> TASK INSTRUCTIONS: Copy out every line of the data exactly.
-- Begin --
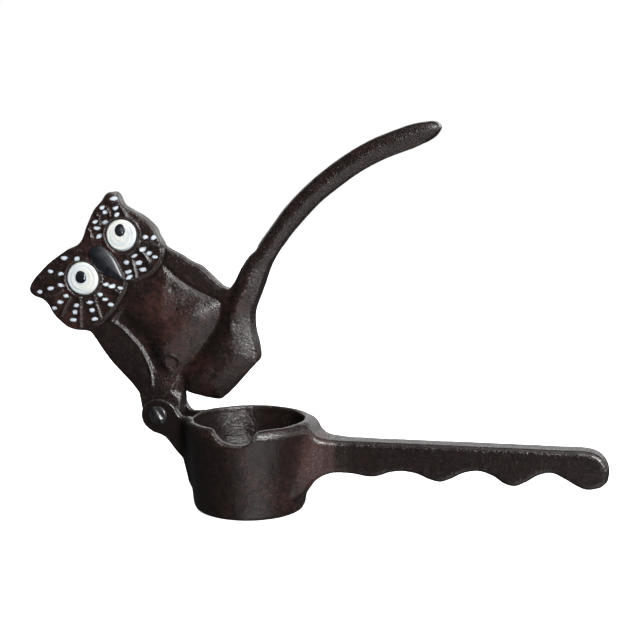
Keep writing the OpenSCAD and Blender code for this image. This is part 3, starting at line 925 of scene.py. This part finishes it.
RIM_LIFT = 1.03
RIM_LEAN_X = 0.011
RIM_LEAN_Y = -0.019
HANDLE_TOP = [
    (23, 32.4), (24.6, 31.3), (26.2, 29.7), (28.6, 28.3), (32, 27.8), (40, 27.6), (80, 28.1), (112, 28.5),
    (120, 28.65), (124.9, 28), (127.9, 26), (129.7, 22.8), (130.1, 20.6),
]
HANDLE_UNDER = [
    (129.6, 18), (127.2, 15.7), (122.8, 14.6), (119.2, 15.7), (114.6, 18.2), (110.2, 19.9), (105.6, 18.8),
    (101.8, 16.3), (97.6, 14.4), (93.8, 15.1), (89.2, 17.9), (84.2, 19), (79.4, 18), (75.4, 15.8),
    (71.3, 14.2), (67.2, 15), (63, 16.7), (58, 17.3), (52.8, 16.6), (48.6, 15), (44.8, 14.6), (40, 15.2),
    (34.4, 15.5), (31, 15.1), (27.8, 13.7), (25.3, 11.5), (22.4, 8), (18, 6.5),
]

# Places along the handle and how much wider it is there, on either side
HANDLE_FLARE = [
    (20, 5.6), (23, 4.6), (26, 3), (29, 1.7), (33, 0.7), (38, 0.15), (44, 0), (118, 0), (131, -0.1),
]

# The lugs' edges, counted from the hinge's axis
LUG_EDGE_ABOVE = [
    (3.4, 5.7), (5.4, 4.7), (6.7, 3.2), (7.4, 1.6), (8.3, 0.4), (9.6, -0.9), (11.6, -1.9),
]
LUG_EDGE_BELOW = [
    (-2, -6.4), (0.6, -7), (2.8, -8.1), (4.4, -9.9), (6.2, -12.3), (9.5, -16), (10.8, -20), (12.2, -24),
]
LUG_R = 6.4
LUG_HALF = 7.75
LUG_FILLET = 0.6
LUG_FILLET_INWARD = 3.2
TONGUE_R = 7.2
TONGUE_GAP = 0.5
SLOT_HALF = 4.55
SHANK_R = 2.2
BORE_R = 2.28

# Roundings of the casting's edges
HANDLE_ROUND = 1.9
LUG_ROUND = 0.8
SIDE_ROUND = 0.35
MOUTH_ROUND = 1.1
NOTCH_ROUND = 1.3
CHIP_ROUND = 0.5
SLOT_ROUND = 0.25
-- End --
> OUTPUT OF THE EXERCISE:
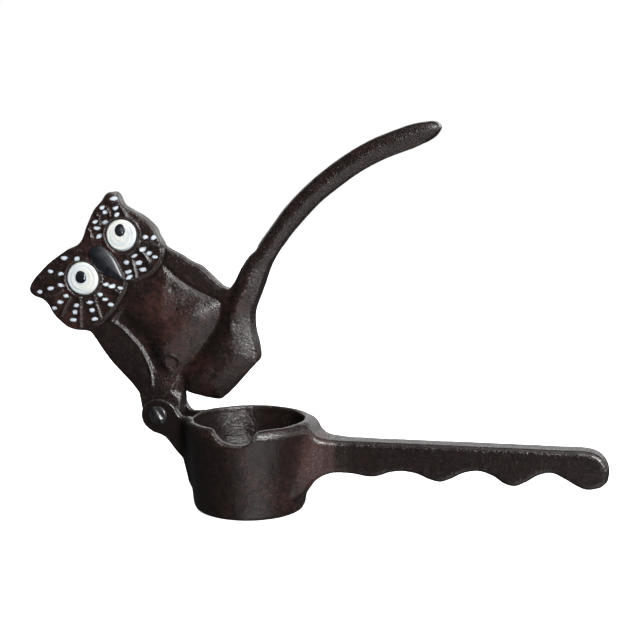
Keep writing the OpenSCAD and Blender code for this image. This is part 3, starting at line 925 of scene.py. This part finishes it.
RIM_LIFT = 1.03
RIM_LEAN_X = 0.011
RIM_LEAN_Y = -0.019
HANDLE_TOP = [
    (23, 32.4), (24.6, 31.3), (26.2, 29.7), (28.6, 28.3), (32, 27.8), (40, 27.6), (80, 28.1), (112, 28.5),
    (120, 28.65), (124.9, 28), (127.9, 26), (129.7, 22.8), (130.1, 20.6),
]
HANDLE_UNDER = [
    (129.6, 18), (127.2, 15.7), (122.8, 14.6), (119.2, 15.7), (114.6, 18.2), (110.2, 19.9), (105.6, 18.8),
    (101.8, 16.3), (97.6, 14.4), (93.8, 15.1), (89.2, 17.9), (84.2, 19), (79.4, 18), (75.4, 15.8),
    (71.3, 14.2), (67.2, 15), (63, 16.7), (58, 17.3), (52.8, 16.6), (48.6, 15), (44.8, 14.6), (40, 15.2),
    (34.4, 15.5), (31, 15.1), (27.8, 13.7), (25.3, 11.5), (22.4, 8), (18, 6.5),
]

# Places along the handle and how much wider it is there, on either side
HANDLE_FLARE = [
    (20, 5.6), (23, 4.6), (26, 3), (29, 1.7), (33, 0.7), (38, 0.15), (44, 0), (118, 0), (131, -0.1),
]

# The lugs' edges, counted from the hinge's axis
LUG_EDGE_ABOVE = [
    (3.4, 5.7), (5.4, 4.7), (6.7, 3.2), (7.4, 1.6), (8.3, 0.4), (9.6, -0.9), (11.6, -1.9),
]
LUG_EDGE_BELOW = [
    (-2, -6.4), (0.6, -7), (2.8, -8.1), (4.4, -9.9), (6.2, -12.3), (9.5, -16), (10.8, -20), (12.2, -24),
]
LUG_R = 6.4
LUG_HALF = 7.75
LUG_FILLET = 0.6
LUG_FILLET_INWARD = 3.2
TONGUE_R = 7.2
TONGUE_GAP = 0.5
SLOT_HALF = 4.55
SHANK_R = 2.2
BORE_R = 2.28

# Roundings of the casting's edges
HANDLE_ROUND = 1.9
LUG_ROUND = 0.8
SIDE_ROUND = 0.35
MOUTH_ROUND = 1.1
NOTCH_ROUND = 1.3
CHIP_ROUND = 0.5
SLOT_ROUND = 0.25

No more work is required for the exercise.